While trotting to our destination, there was no on-screen mini-map of any sort to guide us. Instead, the game draws out a golden trail of light towards your current objective point. Your dog accompanies you for the majority of your travels and is trained to find any nearby treasure chests or dig spots for you shovel out in hopes of scoring some money bags. Even better, if you find a specialized book, your character will be able to read it and improve certain abilities that can be related to jobs that you frequently perform or to how well your dog is trained in finding rarer treasures.

How Fable II's Hero Got His Groove Back

Afterwards, we reached to the pub where our targeted mistress was found “socializing” in. While interacting with an NPC, pressing Y pulls up their character info detailing their likes, dislikes, current mood, etc. You can even change their names; a very welcoming option in case I’m especially frisky in having my future woman carry multiple handles of erotica (for now, I’m calling her “Stripperella”). But even with the newly obtained Seduce expression, this widowed mama Sita wasn’t erring to our rugged, bandit-ey charms. We had to turn up the groovitron ten-fold, and after performing countless Russian dance squats and arm-flex pumping, she was finally able to succumb to our will. Stripperella discloses her true feelings and even mentions that she was once married to a great man, and never hoped to regain from her loss. That is, until she met you. Which finally begs the question: do we dump her or take her hand in marriage?

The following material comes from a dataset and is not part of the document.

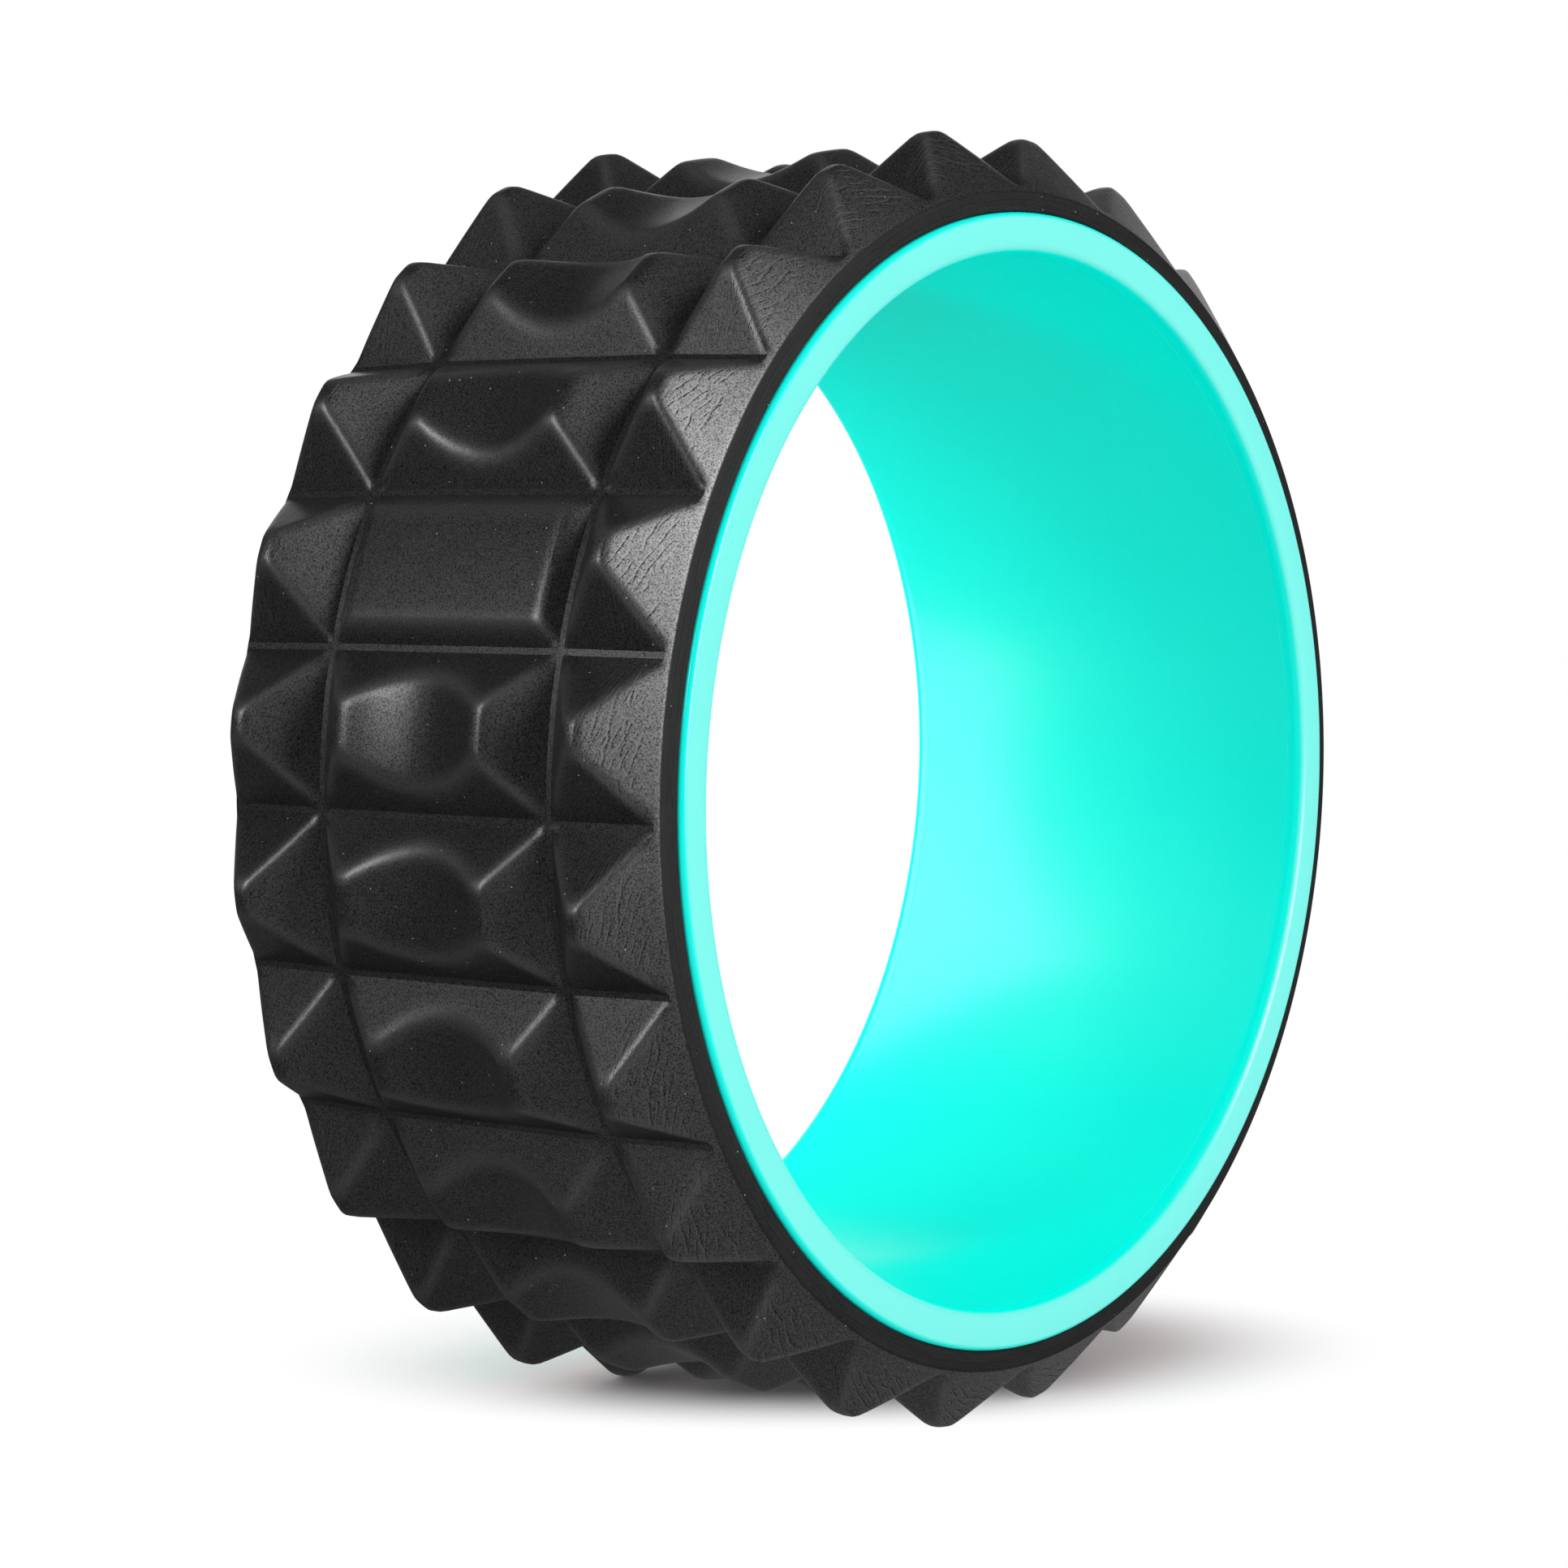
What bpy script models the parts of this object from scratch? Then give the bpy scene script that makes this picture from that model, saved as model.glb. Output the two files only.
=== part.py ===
# Back roller wheel: a stiff plastic hoop with a moulded foam tread bonded round it.
# The wheel's axis is +Y. The origin is on it, midway between the hoop's near end and the foam's far
# side, because the foam is bonded a little off the hoop's middle. It stands on two rows of knobs.

import math

import bmesh
import bpy

# Hoop, in metres
HOOP_OUTER_DIAMETER = 0.2654
HOOP_WALL = 0.0096
HOOP_WIDTH = 0.1232
BORE_EDGE_ROUND = 0.0026
RIM_EDGE_ROUND = 0.0015

# Bond between hoop and foam
BOND_THICKNESS = 0.0004
BOND_SIDE_INSET = 0.0050
FIT_GAP = 0.0003

# Foam tread: heights are above the floor of the grooves that run round the wheel
FOAM_WIDTH = 0.1248
FOAM_SHIFT = 0.0022
FOAM_BASE = 0.0062
SIDE_KNOB_HEIGHT = 0.0126
SADDLE_HEIGHT = 0.0098
PLAIN_BLOCK_HEIGHT = 0.0052
SHOULDER_DROP = 0.0024
SHOULDER_DRAFT = 0.0008
SHOULDER_ROUND = 0.0005

# Tread pattern, measured along the axis from the foam's middle
COLUMN_GROOVE_OFFSET = 0.0329
GROOVE_FLOOR_WIDTH = 0.0015
SADDLE_PEAK_OFFSET = 0.0195
SADDLE_PEAK_WIDTH = 0.0034
SIDE_TIP_OFFSET = 0.0480
SIDE_TIP_WIDTH = 0.0032
KNOB_EDGE_ROUND = 0.0010
SCOOP_DEPTH = 0.0051

# Tread pattern round the wheel
ROW_COUNT = 24
ROW_GROOVE_SLOPE = math.radians(32.1)
ROW_GROOVE_LIFT = 0.0010
PLAIN_BLOCK_ROW = 10

# Fineness of the round surfaces
FACETS_PER_ROW = 4
SCOOP_SEGMENTS = 8
ROUND_SEGMENTS = 3
CUT_MARGIN = 0.0020

# Sizes that follow
WHEEL_FACETS = ROW_COUNT * FACETS_PER_ROW
ROW_PITCH = math.tau / ROW_COUNT
HOOP_OUTER_RADIUS = HOOP_OUTER_DIAMETER / 2
HOOP_INNER_RADIUS = HOOP_OUTER_RADIUS - HOOP_WALL
BOND_INNER_RADIUS = HOOP_OUTER_RADIUS + FIT_GAP
BOND_OUTER_RADIUS = BOND_INNER_RADIUS + BOND_THICKNESS
FOAM_INNER_RADIUS = BOND_OUTER_RADIUS + FIT_GAP
FOAM_HALF_WIDTH = FOAM_WIDTH / 2
HOOP_MIDDLE = -(FOAM_HALF_WIDTH + FOAM_SHIFT - HOOP_WIDTH / 2) / 2
COLUMN_FLOOR_RADIUS = FOAM_INNER_RADIUS + FOAM_BASE
ROW_FLOOR_RADIUS = COLUMN_FLOOR_RADIUS + ROW_GROOVE_LIFT
SIDE_TIP_RADIUS = COLUMN_FLOOR_RADIUS + SIDE_KNOB_HEIGHT
SADDLE_RADIUS = COLUMN_FLOOR_RADIUS + SADDLE_HEIGHT
PLAIN_BLOCK_RADIUS = COLUMN_FLOOR_RADIUS + PLAIN_BLOCK_HEIGHT
SHOULDER_RADIUS = COLUMN_FLOOR_RADIUS - SHOULDER_DROP


def clear_scene():
    for old in list(bpy.data.objects):
        bpy.data.objects.remove(old)


def new_collection(name):
    collection = bpy.data.collections.new(name)
    bpy.context.scene.collection.children.link(collection)
    return collection


def new_material(name, color, roughness, metallic=0.0):
    material = bpy.data.materials.new(name)
    material.use_nodes = True
    shader = material.node_tree.nodes["Principled BSDF"]
    shader.inputs["Base Color"].default_value = (*color, 1.0)
    shader.inputs["Roughness"].default_value = roughness
    shader.inputs["Metallic"].default_value = metallic
    return material


# Profile points are (radius, distance along the axis)

def rounded_corner(before, corner, after, radius):
    # A circular arc that touches both lines that meet at the corner
    def unit(to):
        across, along = to[0] - corner[0], to[1] - corner[1]
        length = math.hypot(across, along)
        return (across / length, along / length)

    inward, outward = unit(before), unit(after)
    half_angle = math.acos(inward[0] * outward[0] + inward[1] * outward[1]) / 2
    reach = radius / math.sin(half_angle)
    middle = ((inward[0] + outward[0]), (inward[1] + outward[1]))
    middle_length = math.hypot(*middle)
    centre = tuple(c + m / middle_length * reach for c, m in zip(corner, middle))
    setback = radius / math.tan(half_angle)
    start = tuple(c + u * setback for c, u in zip(corner, inward))
    end = tuple(c + u * setback for c, u in zip(corner, outward))
    first = math.atan2(start[1] - centre[1], start[0] - centre[0])
    last = math.atan2(end[1] - centre[1], end[0] - centre[0])
    sweep = (last - first + math.pi) % math.tau - math.pi
    angles = [first + sweep * step / ROUND_SEGMENTS for step in range(ROUND_SEGMENTS + 1)]
    return [(centre[0] + radius * math.cos(a), centre[1] + radius * math.sin(a)) for a in angles]


def rounded_outline(corners):
    # Each corner is (radius, along, rounding)
    outline = []
    count = len(corners)
    for index, (radius, along, rounding) in enumerate(corners):
        if rounding:
            before = corners[index - 1][:2]
            after = corners[(index + 1) % count][:2]
            outline += rounded_corner(before, (radius, along), after, rounding)
        else:
            outline.append((radius, along))
    return outline


def mirrored(half):
    # The second half runs back along the other side of the wheel's mid-plane
    return half + [(point[0], -point[1], *point[2:]) for point in reversed(half) if point[1] > 0]


def turning_axis(name, along, collection):
    # An empty on the wheel's axis, whose own Z axis points along the wheel's -Y
    axle = bpy.data.objects.new(name, None)
    collection.objects.link(axle)
    axle.location.y = along
    axle.rotation_euler.x = math.pi / 2
    return axle


def turned(name, outline, collection, axle):
    # The outline is closed and goes once round the wheel's axis
    mesh = bpy.data.meshes.new(name)
    count = len(outline)
    edges = [(index, (index + 1) % count) for index in range(count)]
    mesh.from_pydata([(radius, 0.0, along) for radius, along in outline], edges, [])
    piece = bpy.data.objects.new(name, mesh)
    collection.objects.link(piece)
    piece.parent = axle
    screw = piece.modifiers.new("turn", "SCREW")
    screw.axis = "Z"
    screw.angle = math.tau
    screw.steps = WHEEL_FACETS
    screw.render_steps = WHEEL_FACETS
    screw.use_merge_vertices = True
    screw.merge_threshold = 0.00001
    return piece


def wedge(name, inner_radius, outer_radius, inner_half, outer_half, half_length, collection, axle):
    # A block along the axis that is wider across its outer face than across its inner one
    bm = bmesh.new()
    bmesh.ops.create_cube(bm, size=2.0)
    for vert in bm.verts:
        outer = vert.co.x > 0
        vert.co.x = outer_radius if outer else inner_radius
        vert.co.y *= outer_half if outer else inner_half
        vert.co.z *= half_length
    mesh = bpy.data.meshes.new(name)
    bm.to_mesh(mesh)
    bm.free()
    block = bpy.data.objects.new(name, mesh)
    collection.objects.link(block)
    block.parent = axle
    return block


def hide_as_guide(guide):
    guide.hide_render = True
    guide.display_type = "WIRE"


def add_boolean(piece, name, operation, cutter):
    boolean = piece.modifiers.new(name, "BOOLEAN")
    boolean.operation = operation
    boolean.solver = "EXACT"
    boolean.object = cutter
    return boolean


def add_material(piece, material):
    piece.data.materials.append(material)
    piece.data.shade_smooth()


def hoop(parts, axle):
    half_width = HOOP_WIDTH / 2
    half = [
        (HOOP_INNER_RADIUS, half_width, BORE_EDGE_ROUND),
        (HOOP_OUTER_RADIUS, half_width, RIM_EDGE_ROUND),
    ]
    piece = turned("core_hoop", rounded_outline(mirrored(half)), parts, axle)
    add_material(piece, new_material("teal_plastic", (0.0, 0.80, 0.62), 0.25))


def bond_layer(parts, axle):
    half_width = FOAM_HALF_WIDTH - BOND_SIDE_INSET
    half = [(BOND_INNER_RADIUS, half_width), (BOND_OUTER_RADIUS, half_width)]
    piece = turned("bond_layer", mirrored(half), parts, axle)
    add_material(piece, new_material("adhesive_film", (0.75, 0.72, 0.60), 0.60))


def scoop_arc():
    # The spine channel is an arc as wide as the space between the saddle's two peaks
    half_width = SADDLE_PEAK_OFFSET - SADDLE_PEAK_WIDTH / 2
    arc_radius = (half_width**2 + SCOOP_DEPTH**2) / (2 * SCOOP_DEPTH)
    centre = SADDLE_RADIUS - SCOOP_DEPTH + arc_radius
    half_angle = math.asin(half_width / arc_radius)
    steps = SCOOP_SEGMENTS // 2
    angles = [half_angle * (steps - step) / steps for step in range(steps + 1)]
    return [(centre - arc_radius * math.cos(a), arc_radius * math.sin(a)) for a in angles]


def tread_outline():
    half_floor = GROOVE_FLOOR_WIDTH / 2
    half_tip = SIDE_TIP_WIDTH / 2
    corners = [
        (FOAM_INNER_RADIUS, FOAM_HALF_WIDTH, 0),
        (SHOULDER_RADIUS, FOAM_HALF_WIDTH - SHOULDER_DRAFT, SHOULDER_ROUND),
        (SIDE_TIP_RADIUS, SIDE_TIP_OFFSET + half_tip, KNOB_EDGE_ROUND),
        (SIDE_TIP_RADIUS, SIDE_TIP_OFFSET - half_tip, KNOB_EDGE_ROUND),
        (COLUMN_FLOOR_RADIUS, COLUMN_GROOVE_OFFSET + half_floor, 0),
        (COLUMN_FLOOR_RADIUS, COLUMN_GROOVE_OFFSET - half_floor, 0),
        (SADDLE_RADIUS, SADDLE_PEAK_OFFSET + SADDLE_PEAK_WIDTH / 2, KNOB_EDGE_ROUND),
    ]
    corners += [(radius, along, 0) for radius, along in scoop_arc()]
    return rounded_outline(mirrored(corners))


def row_groove_cutters(cutters, axle):
    # One tapered groove across the tread, repeated round the wheel
    top_radius = SIDE_TIP_RADIUS + CUT_MARGIN
    floor_half = GROOVE_FLOOR_WIDTH / 2
    top_half = floor_half + (top_radius - ROW_FLOOR_RADIUS) / math.tan(ROW_GROOVE_SLOPE)
    half_length = FOAM_HALF_WIDTH + CUT_MARGIN
    groove = wedge("row_groove_cutter", ROW_FLOOR_RADIUS, top_radius, floor_half, top_half,
                   half_length, cutters, axle)
    next_row = bpy.data.objects.new("next_row", None)
    cutters.objects.link(next_row)
    next_row.parent = axle
    next_row.rotation_euler.z = ROW_PITCH
    array = groove.modifiers.new("rows", "ARRAY")
    array.count = ROW_COUNT
    array.use_relative_offset = False
    array.use_object_offset = True
    array.offset_object = next_row
    hide_as_guide(groove)
    return groove


def plain_block_cutter(cutters, axle):
    # Takes one saddle down to a low flat block, between its four grooves
    top_radius = SIDE_TIP_RADIUS + CUT_MARGIN
    half = [(PLAIN_BLOCK_RADIUS, COLUMN_GROOVE_OFFSET), (top_radius, COLUMN_GROOVE_OFFSET)]
    ring = turned("plain_block_cutter", mirrored(half), cutters, axle)
    spread = math.tan(ROW_PITCH / 2)
    far_radius = top_radius + CUT_MARGIN
    sector = wedge("plain_block_sector", FOAM_INNER_RADIUS, far_radius,
                   FOAM_INNER_RADIUS * spread, far_radius * spread, FOAM_HALF_WIDTH, cutters, axle)
    sector.rotation_euler.z = (PLAIN_BLOCK_ROW + 0.5) * ROW_PITCH
    add_boolean(ring, "one_row", "INTERSECT", sector)
    hide_as_guide(ring)
    hide_as_guide(sector)
    return ring


def tread(parts, cutters, axle):
    piece = turned("foam_tread", tread_outline(), parts, axle)
    grooves = add_boolean(piece, "row_grooves", "DIFFERENCE", row_groove_cutters(cutters, axle))
    grooves.use_self = True
    add_boolean(piece, "plain_block", "DIFFERENCE", plain_block_cutter(cutters, axle))
    add_material(piece, new_material("charcoal_foam", (0.018, 0.018, 0.019), 0.80))


def main():
    clear_scene()
    parts = new_collection("back_roller_wheel")
    cutters = new_collection("cutters")
    foam_axis = turning_axis("foam_axis", HOOP_MIDDLE + FOAM_SHIFT, parts)
    hoop(parts, turning_axis("hoop_axis", HOOP_MIDDLE, parts))
    bond_layer(parts, foam_axis)
    tread(parts, cutters, foam_axis)


main()
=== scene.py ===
import math

import bmesh
import bpy
from mathutils import Matrix, Vector


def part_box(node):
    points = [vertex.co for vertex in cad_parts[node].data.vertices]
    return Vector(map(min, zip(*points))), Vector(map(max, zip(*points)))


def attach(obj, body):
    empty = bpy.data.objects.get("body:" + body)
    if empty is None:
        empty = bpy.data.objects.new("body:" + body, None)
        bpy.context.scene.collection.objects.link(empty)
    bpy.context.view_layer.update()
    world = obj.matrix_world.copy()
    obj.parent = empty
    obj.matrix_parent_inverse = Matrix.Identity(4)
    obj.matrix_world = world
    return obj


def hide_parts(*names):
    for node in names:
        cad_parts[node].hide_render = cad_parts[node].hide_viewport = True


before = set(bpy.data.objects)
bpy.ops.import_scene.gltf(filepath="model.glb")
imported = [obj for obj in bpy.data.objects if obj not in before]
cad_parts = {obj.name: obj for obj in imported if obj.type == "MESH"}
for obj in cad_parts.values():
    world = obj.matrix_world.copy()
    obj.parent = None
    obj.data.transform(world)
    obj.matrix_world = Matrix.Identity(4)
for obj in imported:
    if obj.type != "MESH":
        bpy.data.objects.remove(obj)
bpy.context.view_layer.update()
print("frame loaded")

mm = 0.001
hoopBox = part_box("core_hoop")
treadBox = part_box("foam_tread")


def alongMiddle(box):
    return (box[0].y + box[1].y) / 2


def halfLength(box):
    return (box[1].y - box[0].y) / 2


# The foam is bonded a little off the hoop's middle
hoopMiddle = alongMiddle(hoopBox)
treadMiddle = alongMiddle(treadBox)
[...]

Dump her after all the humiliating dancing? After all the arm pumps?! Our guts were telling us to screw the poltergeist and get us some well-deserved loving. We offered our fiancé with the cheapest engagement ring we could afford; thusly prompting an animated cutscene illustrating the hero and his new-found bride holding hands, signaling that you’re officially husband and wife. Off to make children, you suppose? Not quite. First you’ll need to acquire a house of your own. Nothing a few monotonous sessions of goldsmithing can’t solve! Be sure you know which house it is you’re planning to purchase, as its property value can vary over in time. Finally, all the integral pieces were in place. Stripperella had herself a house, our own bed, and an annoying senile canvas painter occupying the upstairs floor. The wife indicated that she was in the mood for something predictably funky and asked us to give us the thumbs-up if were interested in joining her. We happily obliged and opted for “Unprotected Sex” (just because), but what we got was something entirely different.

The sex scenes were blackened out! Oh, the humanity of all our hardships! But what really killed the romance in the air was the sudden bellowing of the shops being open. The rest of the video explains itself. Achievement unlocked, indeed. We stopped playing at this point, as attempting to father a child of our own likeness in, of all the crazy places, the office of Microsoft India’s Country Manager Jaspreet Bindra, was the last thing we had on our minds. Nope, that requires some personal touch of care that can only be found in the comforts of our very homes.

Expect a forthcoming review sans baby showers.